A slight departure from the rigor of Bayesian methods reveals a more general algorithm that maintains the simplicity of aggregating count tables, yet provides the freedom to utilize state-of-the-art algorithms such as boosted trees or neural networks to maximize the overall predictive accuracy. Instead of multiplying probabilities obtained from each table, one can choose to treat them as features – along with the raw per-label counts (or any transform thereof).  

Going back to the example above, the feature vector for estimating Bob’s probability to click on the ad for query 50fa3cc0 is {17; 235; 0.0675; 497; 10984; 0.045} – simply a concatenation of the counts and resulting probabilities. This representation can be used to train a powerful discriminative learner (such as boosted trees), which has the capacity to take into account all conditional probabilities, as well as the strength of evidence behind them (corresponding to actual counts).
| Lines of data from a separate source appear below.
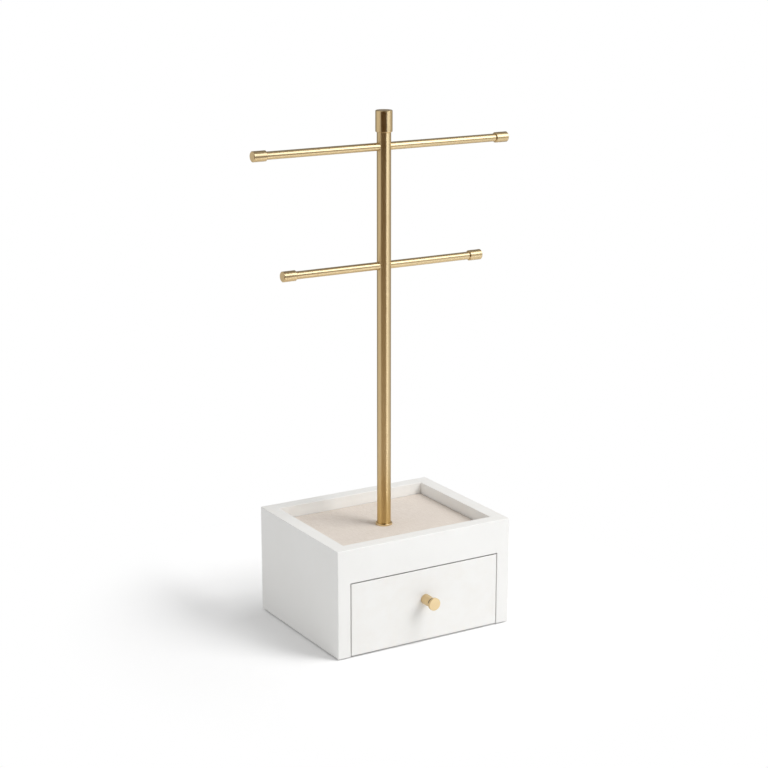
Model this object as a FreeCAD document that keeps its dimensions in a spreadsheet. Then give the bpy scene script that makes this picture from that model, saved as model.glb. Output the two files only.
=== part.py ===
"""Jewellery stand with a drawer: a lacquered board case with a linen tray on top, a drawer in front
and a brass post that carries two cross bars.

Millimetres.  +X is to the right seen from the front, -Y is the front (the drawer side), +Z is up.
The origin is on the table, in the middle of the case and on the axis of the post.
"""
import os

import FreeCAD
import Part
import Sketcher

# ---------------------------------------------------------------- driving dimensions

DIMENSIONS = {
    # case
    "case_width": 180.0,
    "case_depth": 145.6,
    "rim_height": 101.3,        # top of the rim above the table
    "board": 12.8,              # case boards, lacquer included
    "board_easing": 1.0,        # rounding of the outer edges
    "felt": 1.0,                # base felt, which the case stands on
    "felt_inset": 3.0,
    "floor_board": 6.0,         # thickness of the case floor
    "rebate": 6.0,              # how far the case floor is let into the boards
    "stop_gap": 0.3,            # closed drawer front to the edge of the case floor
    # tray on top of the case
    "tray_depth": 11.0,         # rim down to the linen
    "linen": 0.6,
    "card": 1.6,                # board that the linen is laid on
    "lining_gap": 0.3,          # lining to the tray walls
    "deck": 9.0,                # board under the tray
    "housing": 4.0,             # depth of the grooves that hold the deck
    # dowels of the case
    "dowel": 6.0,
    "dowel_in_side": 8.0,
    "dowel_in_end": 12.0,
    "rail_dowel_low": 74.4,
    "high_dowel": 94.8,
    "back_dowel_low": 20.0,
    "back_dowel_mid": 48.0,
    # drawer
    "drawer_top": 69.0,         # top edge of the drawer front above the table
    "reveal": 0.8,              # gap round the drawer front
    "drawer_lift": 0.6,         # drawer front's lower edge above the case's lower edge
    "front_easing": 0.6,
    "box_gap": 1.0,             # drawer box to the case boards
    "box_lift": 0.4,            # drawer box to the case floor
    "box_top": 66.6,            # top edge of the drawer box above the table
    "box_wall": 7.0,
    "box_end": 57.5,            # rear end of the drawer box
    "back_housing": 2.5,        # how far the drawer back is let into the sides
    "drawer_board": 3.0,        # thickness of the drawer bottom
    "drawer_groove": 3.0,       # depth of its grooves
    "groove_height": 3.0,       # lower edge of the sides up to the groove
    "groove_play": 0.1,
    "drawer_felt": 1.5,
    "drawer_felt_gap": 0.4,
    "pin_dowel": 4.0,
    "pin_in_front": 8.0,
    "pin_in_side": 12.0,
    "pin_low": 24.0,
    "pin_high": 52.0,
    # knob and its screw
    "knob_height": 40.5,        # axis above the table
    "knob_length": 16.0,
    "knob_foot": 9.4,           # diameter at the drawer
    "knob_shank": 4.6,          # length of the straight shank
    "knob_waist": 9.0,
    "waist_at": 9.2,            # waist from the drawer front
    "knob_head": 11.7,
    "knob_edge": 1.9,           # thickness of the head at its edge
    "neck_radius": 7.5,         # hollow between the waist and the head
    "knob_easing": 0.35,
    "knob_screw": 4.0,
    "knob_thread": 8.0,         # depth of the threaded hole
    "screw_play": 0.1,          # play in the threads, on the diameter
    "screw_hole": 4.5,
    "screw_head": 7.6,
    "screw_head_height": 2.4,
    "counterbore": 8.6,
    "counterbore_depth": 3.0,
    "screw_in_knob": 7.0,
    "slot_width": 1.0,
    "slot_depth": 1.1,
    # post
    "post": 12.7,
    "post_wall": 1.0,
    "post_hole_play": 0.4,      # hole in the lining, on the diameter
    "cap": 15.2,
    "cap_bottom": 451.9,
    "cap_top": 470.9,
    "cap_roof": 2.0,
    "cap_play": 0.1,
    "cap_easing": 0.5,
    "ring": 15.6,
    "ring_height": 1.9,
    "ring_easing": 0.8,
    "plug_length": 18.0,
    "plug_thread": 16.0,
    "bolt": 5.0,
    "bolt_length": 25.0,
    "bolt_hole": 5.5,
    "bolt_head": 9.5,
    "bolt_head_height": 2.8,
    "hex_key": 3.0,             # across the flats of the socket
    "hex_depth": 1.6,
    "washer": 15.0,
    "washer_thickness": 1.2,
    # cross bars
    "bar_width": 7.1,
    "bar_play": 0.1,
    "upper_bar_height": 439.2,
    "upper_bar_reach": 129.6,   # post axis to the outer end of the end cap
    "lower_bar_height": 333.1,
    "lower_bar_reach": 102.5,
    "bar_easing": 0.4,
    "end_cap": 9.4,
    "end_cap_length": 13.0,
    "end_cap_roof": 2.0,
    "end_cap_easing": 0.5,
}

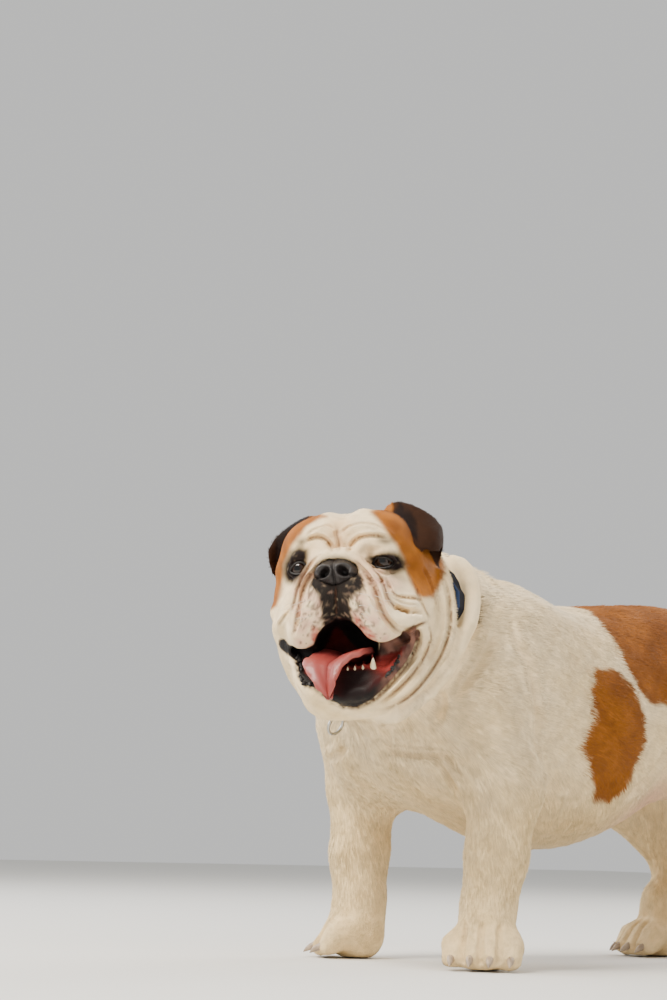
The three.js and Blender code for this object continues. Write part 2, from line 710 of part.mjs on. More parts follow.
function collar(extra) {
  const flat = [];
  const faces = [];
  for (let k = 0; k < COLLAR_STEPS; k++) {
    const way = strapWay(k);
    const [front, back] = strapEdges.map((edge) => edge[k]);
    const half = COLLAR_WIDTH / 2 + extra;
    const inner = -COLLAR_THICKNESS / 2 - extra;
    const outer = COLLAR_THICKNESS / 2 + extra;
    flat.push(
      ...fromCollar(way, front + inner, -half),
      ...fromCollar(way, back + inner, half),
      ...fromCollar(way, back + outer, half),
      ...fromCollar(way, front + outer, -half),
    );
    const next = (k + 1) % COLLAR_STEPS;
    for (let c = 0; c < 4; c++) {
      const [a, b] = [k * 4 + c, k * 4 + ((c + 1) % 4)];
      const [d, e] = [next * 4 + c, next * 4 + ((c + 1) % 4)];
      faces.push(a, b, e, a, e, d);
    }
  }
  return solidOf(
    new THREE.BufferGeometry()
      .setAttribute("position", new THREE.Float32BufferAttribute(flat, 3))
      .setIndex(faces),
  );
}

// Fittings stand on the outer face of the strap: X along the strap, Y across it, Z outwards.
const FITTING_CLEARANCE = 1;
const onOuterFace = (step, edge, offset) =>
  collarMiddle
    .clone()
    .addScaledVector(strapWay(step), strapEdges[edge][step] + COLLAR_THICKNESS / 2)
    .addScaledVector(collarAxis, offset);

function onStrap(step, geometry) {
  const front = onOuterFace(step, 0, -COLLAR_WIDTH / 2);
  const back = onOuterFace(step, 1, COLLAR_WIDTH / 2);
  const along = onOuterFace(step + 1, 0, 0).sub(onOuterFace(step - 1, 0, 0));
  along.add(onOuterFace(step + 1, 1, 0).sub(onOuterFace(step - 1, 1, 0))).normalize();
  const across = back.clone().sub(front);
  const out = along.clone().cross(across).normalize();
  if (out.dot(strapWay(step)) < 0) out.negate();
  const place = new THREE.Matrix4().makeBasis(along, out.clone().cross(along), out);
  place.setPosition(front.add(back).multiplyScalar(0.5).addScaledVector(out, FITTING_CLEARANCE));
  return solidOf(geometry.applyMatrix4(place));
}
const bar = (sizes, at) => new THREE.BoxGeometry(...sizes).translate(...at);

// Skins of the parts: the finer the forms, the smaller the cells
const CELL = { head: 9.4, jaw: 11.6, neck: 25, trunk: 29, foreleg: 18, hindleg: 20, paw: 11.2 };
const headSkin = solidOf(skinOf(flesh, [-80, -300, 225], [180, 20, 520], CELL.head));
const jawSkin = solidOf(skinOf(flesh, [-80, -300, 225], [180, 20, 400], CELL.jaw));
const neckSkin = solidOf(skinOf(flesh, [-180, -250, 180], [200, 150, 520], CELL.neck));
const trunkSkin = solidOf(skinOf(flesh, [-210, -210, 50], [210, 560, 490], CELL.trunk));

const seats = {
  eyes: [eyeball(1, GAP), eyeball(-1, GAP)],
  nose: noseBall(GAP),
  ears: [ear("left", 1, GAP), ear("right", -1, GAP)],
  tongue: tongue(GAP),
  tail: tail(GAP),
  collar: collar(GAP),
};

const upperPart = headSkin.intersect(inRegion([...headRegion, opposite(jawCut)]));
const withLids = joined([upperPart, ...lids(1), ...lids(-1)]);
const headSeats = [...seats.eyes, seats.nose, ...seats.ears, seats.tongue, seats.collar];
add("head", without(withLids, headSeats), "white");

const lowerPart = jawSkin.intersect(inRegion([...headRegion, jawCut]));
const teeth = TOOTH_ROW.flatMap((one) => [tooth(one, 1), tooth(one, -1)]);
add("lower_jaw", without(joined([lowerPart, ...teeth]), [seats.tongue, seats.collar]), "white");

const neckPart = neckSkin.intersect(inRegion(neckRegion));
add("neck", without(neckPart, [toolOf(headRegion), seats.collar, ...seats.ears]), "white");

const hipsAndElbows = [forelegRegion, mirrorX(forelegRegion), hindlegRegion, mirrorX(hindlegRegion)];
add(
  "torso",
  without(trunkSkin, [...[headRegion, neckRegion, ...hipsAndElbows].map(toolOf), seats.tail, seats.collar]),
  "white",
);

add("nose", without(noseBall(0), [nostril(1), nostril(-1)]), "dark");
add("tongue", tongue(0), "tongue");
add("tail", tail(0), "tan");

const legBoxes = {
  foreleg: { low: [30, -120, 10], high: [200, 110, 290], step: CELL.foreleg, region: forelegRegion },
  hindleg: { low: [10, 300, 10], high: [170, 560, 420], step: CELL.hindleg, region: hindlegRegion },
};
const pawBoxes = {
  forepaw: { low: [50, -100, -24], high: [195, 60, 80], step: CELL.paw },
  hindpaw: { low: [10, 350, -24], high: [150, 530, 80], step: CELL.paw },
};

function claws(name, sign) {
  const foot = pawPlaces[name];
  return TOES.map(({ side, lead }) => {
    const root = [side * TOE_PITCH * foot.width * TOE_FAN, TOE_TIP.out + lead - TOE_TIP.radius + 4, 13];
    const claw = new THREE.ConeGeometry(CLAW.radius, CLAW.length, 6)
      .translate(0, CLAW.length / 2 - 6, 0)
      .rotateX(Math.PI - rad(CLAW.droop))
      .translate(...root)
      .applyMatrix4(placeOfPaw(foot));
    return solidOf(claw.scale(sign, 1, 1));
  });
}

for (const [side, sign] of [["left", 1], ["right", -1]]) {
  const facing = (planes) => (sign > 0 ? planes : mirrorX(planes));
  const span = ({ low, high }) =>
    sign > 0 ? [low, high] : [[-high[0], low[1], low[2]], [-low[0], high[1], high[2]]];
  for (const [name, box] of Object.entries(legBoxes)) {
    const skin = solidOf(skinOf(flesh, ...span(box), box.step));
    const leg = skin.intersect(inRegion([...facing(box.region), opposite(pawCut)]));
    add(name + "_" + side, without(leg, [toolOf(headRegion), toolOf(neckRegion)]), "white");
  }
  for (const [name, box] of Object.entries(pawBoxes)) {
    const skin = solidOf(skinOf(flesh, ...span(box), box.step));
    const floored = joined([skin, ...claws(name, sign)]).intersect(inRegion([pawCut]));
    add(name + "_" + side, floored.intersect(regionSolid([floorCut], 0)), "white");
  }
  add("eye_" + side, eyeball(sign, 0), "eye");
  add("ear_" + side, without(ear(side, sign, 0), [seats.collar]), "tan");
}

add("collar", collar(0), "webbing");
const BUCKLE_STEP = 18; // on the right side of the neck
const RING_STEP = 30; // under the throat
const buckle = [
  bar([3, 30, 3], [-11, 0, 1.5]),
  bar([3, 30, 3], [11, 0, 1.5]),
  bar([25, 3, 3], [0, -14, 1.5]),
  bar([25, 3, 3], [0, 14, 1.5]),
  bar([22, 3, 2.6], [0, 0, 1.6]),
];
add("collar_buckle", joined(buckle.map((piece) => onStrap(BUCKLE_STEP, piece))), "metal");
const ringPieces = [
  bar([7, 20, 5], [0, 0, 2.5]),
  new THREE.TorusGeometry(11, 1.8, 6, 14).rotateY(Math.PI / 2).translate(0, 0, 13),
];
add("collar_ring", joined(ringPieces.map((piece) => onStrap(RING_STEP, piece))), "metal");

// The origin is on the floor, under the middle of the dog.
const size = new THREE.Box3().setFromObject(dog);
dog.position.set(-(size.min.x + size.max.x) / 2, -(size.min.y + size.max.y) / 2, -size.min.z);

export default dog;
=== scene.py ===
# %% [markdown]
# # An English bulldog, life size, as a museum model
# The solids from CAD carry the true size and outline of the dog. This lesson dresses them: one skin with its
# folds, the short coat, the wet nose and tongue, the eyes, teeth, claws and collar. Everything is in metres,
# in the frame of the solids: the dog looks along -Y, and its left side is +X.

# %% Load the solids
import math
import bpy
import numpy as np
from mathutils import Matrix, Vector
from mathutils.bvhtree import BVHTree


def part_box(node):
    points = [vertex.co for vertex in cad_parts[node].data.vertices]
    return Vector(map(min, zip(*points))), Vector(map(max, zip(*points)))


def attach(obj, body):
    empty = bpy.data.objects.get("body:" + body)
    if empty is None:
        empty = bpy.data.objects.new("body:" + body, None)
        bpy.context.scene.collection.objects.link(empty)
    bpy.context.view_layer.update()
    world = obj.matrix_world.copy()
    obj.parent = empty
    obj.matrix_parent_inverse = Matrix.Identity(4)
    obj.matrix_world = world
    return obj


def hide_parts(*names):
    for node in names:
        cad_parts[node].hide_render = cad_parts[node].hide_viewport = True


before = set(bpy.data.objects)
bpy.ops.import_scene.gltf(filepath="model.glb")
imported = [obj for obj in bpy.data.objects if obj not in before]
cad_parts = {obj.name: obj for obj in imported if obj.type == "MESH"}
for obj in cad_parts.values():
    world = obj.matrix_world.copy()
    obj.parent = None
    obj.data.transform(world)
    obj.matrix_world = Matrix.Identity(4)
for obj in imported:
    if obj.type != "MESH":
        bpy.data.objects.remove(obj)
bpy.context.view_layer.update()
BODY = "root"
MM = 0.001
chance = np.random.default_rng(11)

# %% [markdown]
# ## Measures on the head
# The head is turned and tilted, so its details are easier to give in the head's own millimetres: x to the
# dog's left, y backwards, z up, with the eyes at the level of zero. The two eyeballs in CAD fix that frame.

# %% The head's own frame
HEAD_TURN = 38
HEAD_NOD = 3
HEAD_TILT = 5
EYE_SEAT = (45, -60, 0)
EYE_RADIUS = 12.5


def middle(node):
    low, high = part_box(node)
    return np.array((low + high) / 2)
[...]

As done in Bayesian methods, probabilities are typically adjusted via standard smoothing techniques, such as adding pseudocounts based on priors.

One may wonder how this algorithm can work in domains where millions or billions of objects exist: wouldn’t we need extremely large tables, particularly for combinations that may be very rare? The method scales via two approaches that preserve most useful statistical information by combining rare-item counts deterministically or statistically: compressing the tables either via back-off, or via count-min sketches. Back-off is the simpler of the two: it involves including only rows that have some minimal number of counts, also keeping a single “back-off bin” where the counts for the rest are combined. An additional binary feature can then be added to the representation to differentiate between attribute values for which counts were stored, versus those that were looked up in the back-off bin. The alternative to back-off is count-min sketch – an elegant technique that was invented just over a decade ago. It stores the counts for each row in multiple hash tables indexed by independent hashing functions. The impact of collisions is reduced by taking the smallest of counts retrieved via the different hashes.

Next, we turn to Azure ML to summarize the algorithm and illustrate its basic use, as shown in the following screenshot from Azure ML Studio:

Data is input via the Reader module and passed to the Build Count Table module, which aggregates the statistics for specified attributes. The tables (along with metadata for smoothing) are then sent to the Count Featurizer module, which injects the count-based statistics and passes the resulting data representation to train boosted trees downstream. We note that the algorithm is not limited to binary classification: one can use it for regression or multi-class classification as well – the only difference being that instead of two count cells, more are needed, corresponding to discretization of the numeric label or multiple categories, respectively.

We conclude this post by summarizing the key benefits of learning with counts that made it so popular in the industry.  

  • First and foremost, the algorithm is simple to understand, inspect and monitor: whenever one desires to perform root-cause analysis for a particular prediction, they can directly examine the evidence supplied by the count tables for each attribute or combination. 

  • Second, the algorithm is highly modular in multiple aspects. It provides modeling modularity: one can experiment with different downstream learners utilizing the same tables, or construct multiple tables using different back-off parameters. It also provides modularity with respect to data: counts aggregated from multiple slices of data or different time periods can be added (or subtracted to remove problematic data).

  • It also provides elasticity to high data cardinality by automatically compressing tables using either back-off or count-min sketches.  

  • Finally, the algorithm is very well-suited for scaling out, as the count table aggregation is a classic map-reduce computation that can be easily distributed.  

In follow-up posts, we will discuss how the algorithm can be scaled out via Azure ML’s integration with HDInsight (Hadoop) to easily learn from terabytes of data, as well as techniques for avoiding overfitting and label leakage.